YOUR OBJECTIVE.
Return only the stretch of the material below that begins with the line containing "Write the Blender Python" and ends with the line containing "its wired receptacle.", exactly; both of those lines belong to it.

DATA SUPPLIED.
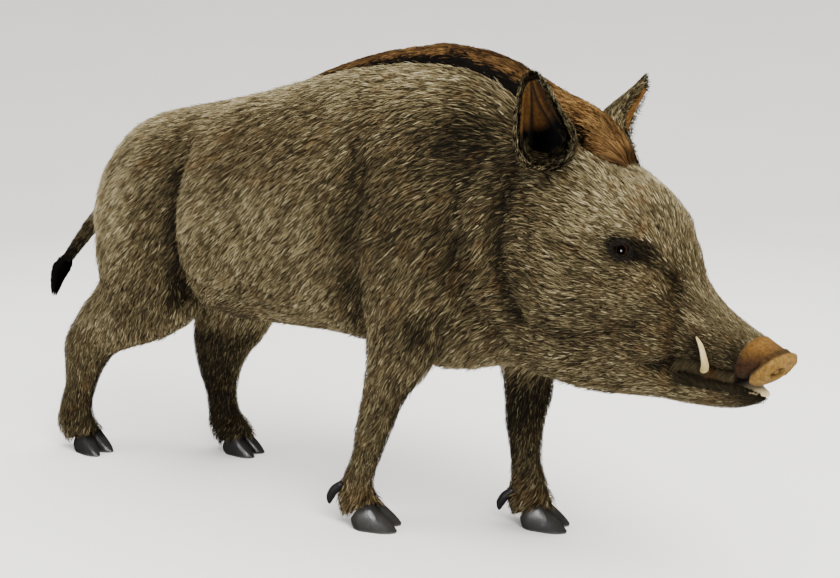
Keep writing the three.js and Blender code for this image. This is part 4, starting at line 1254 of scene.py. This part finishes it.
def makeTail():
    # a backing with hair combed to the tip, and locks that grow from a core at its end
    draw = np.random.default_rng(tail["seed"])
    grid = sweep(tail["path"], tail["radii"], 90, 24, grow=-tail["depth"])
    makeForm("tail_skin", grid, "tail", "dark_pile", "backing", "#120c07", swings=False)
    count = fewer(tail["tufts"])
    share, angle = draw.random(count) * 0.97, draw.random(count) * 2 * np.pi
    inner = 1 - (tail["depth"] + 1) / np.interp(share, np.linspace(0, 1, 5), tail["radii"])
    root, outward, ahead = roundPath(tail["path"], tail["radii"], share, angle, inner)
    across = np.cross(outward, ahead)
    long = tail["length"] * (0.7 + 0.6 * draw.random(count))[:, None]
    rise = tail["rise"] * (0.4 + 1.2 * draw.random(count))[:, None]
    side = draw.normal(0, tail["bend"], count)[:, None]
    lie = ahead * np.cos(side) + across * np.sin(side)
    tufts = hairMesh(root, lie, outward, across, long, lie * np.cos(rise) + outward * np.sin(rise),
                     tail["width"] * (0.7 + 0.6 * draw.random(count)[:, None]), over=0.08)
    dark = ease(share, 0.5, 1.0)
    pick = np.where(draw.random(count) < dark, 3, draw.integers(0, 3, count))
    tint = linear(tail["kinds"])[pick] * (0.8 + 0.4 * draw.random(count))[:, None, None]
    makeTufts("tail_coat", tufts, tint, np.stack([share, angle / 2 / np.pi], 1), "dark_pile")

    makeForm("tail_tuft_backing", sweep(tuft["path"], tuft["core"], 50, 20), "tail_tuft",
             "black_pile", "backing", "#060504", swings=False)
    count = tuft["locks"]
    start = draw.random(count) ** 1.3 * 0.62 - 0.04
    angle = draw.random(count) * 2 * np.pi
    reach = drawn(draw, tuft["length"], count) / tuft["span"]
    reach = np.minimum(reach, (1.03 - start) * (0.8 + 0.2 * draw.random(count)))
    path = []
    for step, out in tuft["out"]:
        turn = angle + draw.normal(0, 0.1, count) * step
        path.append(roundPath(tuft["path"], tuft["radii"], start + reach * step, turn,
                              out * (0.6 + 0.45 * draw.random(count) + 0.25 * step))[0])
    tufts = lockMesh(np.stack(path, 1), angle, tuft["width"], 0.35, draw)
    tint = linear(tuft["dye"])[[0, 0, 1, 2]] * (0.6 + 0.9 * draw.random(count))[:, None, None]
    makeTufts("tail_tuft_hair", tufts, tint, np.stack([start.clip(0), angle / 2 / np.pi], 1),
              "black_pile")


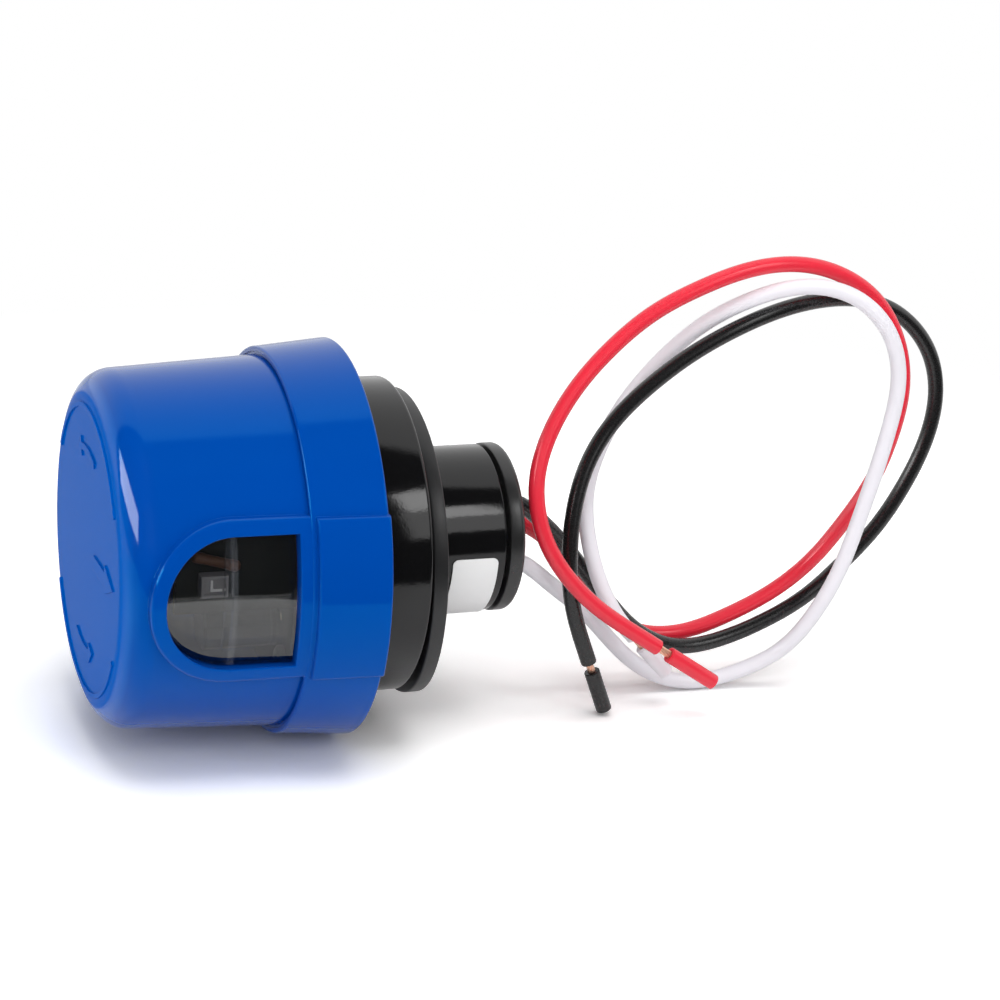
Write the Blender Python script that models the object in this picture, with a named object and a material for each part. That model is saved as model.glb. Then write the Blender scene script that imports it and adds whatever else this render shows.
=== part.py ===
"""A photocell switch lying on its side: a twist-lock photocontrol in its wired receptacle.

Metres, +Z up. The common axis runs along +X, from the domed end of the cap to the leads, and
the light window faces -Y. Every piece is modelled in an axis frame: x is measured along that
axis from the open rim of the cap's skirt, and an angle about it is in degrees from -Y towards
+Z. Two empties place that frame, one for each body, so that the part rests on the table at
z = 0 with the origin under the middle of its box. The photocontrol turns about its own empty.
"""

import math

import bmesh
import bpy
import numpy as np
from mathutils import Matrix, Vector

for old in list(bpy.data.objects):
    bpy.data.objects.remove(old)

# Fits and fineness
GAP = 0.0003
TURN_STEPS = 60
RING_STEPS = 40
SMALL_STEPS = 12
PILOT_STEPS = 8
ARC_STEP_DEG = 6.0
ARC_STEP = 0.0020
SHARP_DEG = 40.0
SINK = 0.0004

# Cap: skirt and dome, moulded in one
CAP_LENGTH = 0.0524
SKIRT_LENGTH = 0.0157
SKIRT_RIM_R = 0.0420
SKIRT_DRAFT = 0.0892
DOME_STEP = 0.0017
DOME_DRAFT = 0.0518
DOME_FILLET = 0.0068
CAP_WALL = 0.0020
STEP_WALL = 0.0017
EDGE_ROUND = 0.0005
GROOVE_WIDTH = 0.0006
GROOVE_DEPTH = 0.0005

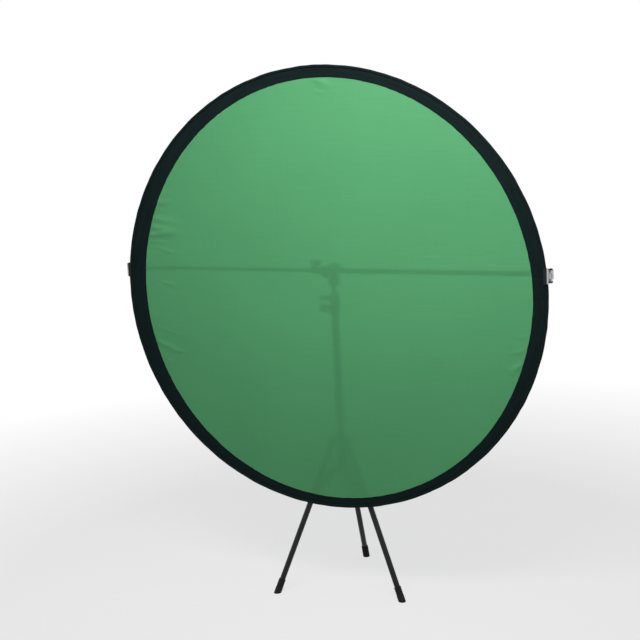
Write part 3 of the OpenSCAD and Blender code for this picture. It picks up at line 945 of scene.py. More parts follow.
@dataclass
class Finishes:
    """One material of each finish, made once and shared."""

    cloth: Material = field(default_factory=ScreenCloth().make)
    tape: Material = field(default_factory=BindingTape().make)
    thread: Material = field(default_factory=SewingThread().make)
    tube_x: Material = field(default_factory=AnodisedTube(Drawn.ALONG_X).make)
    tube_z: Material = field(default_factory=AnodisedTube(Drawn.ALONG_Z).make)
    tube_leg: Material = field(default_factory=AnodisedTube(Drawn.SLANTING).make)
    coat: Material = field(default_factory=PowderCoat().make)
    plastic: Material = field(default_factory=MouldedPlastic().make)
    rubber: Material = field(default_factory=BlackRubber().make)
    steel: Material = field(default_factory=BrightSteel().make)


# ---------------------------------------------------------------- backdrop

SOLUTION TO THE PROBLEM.
Write the Blender Python script that models the object in this picture, with a named object and a material for each part. That model is saved as model.glb. Then write the Blender scene script that imports it and adds whatever else this render shows.
=== part.py ===
"""A photocell switch lying on its side: a twist-lock photocontrol in its wired receptacle.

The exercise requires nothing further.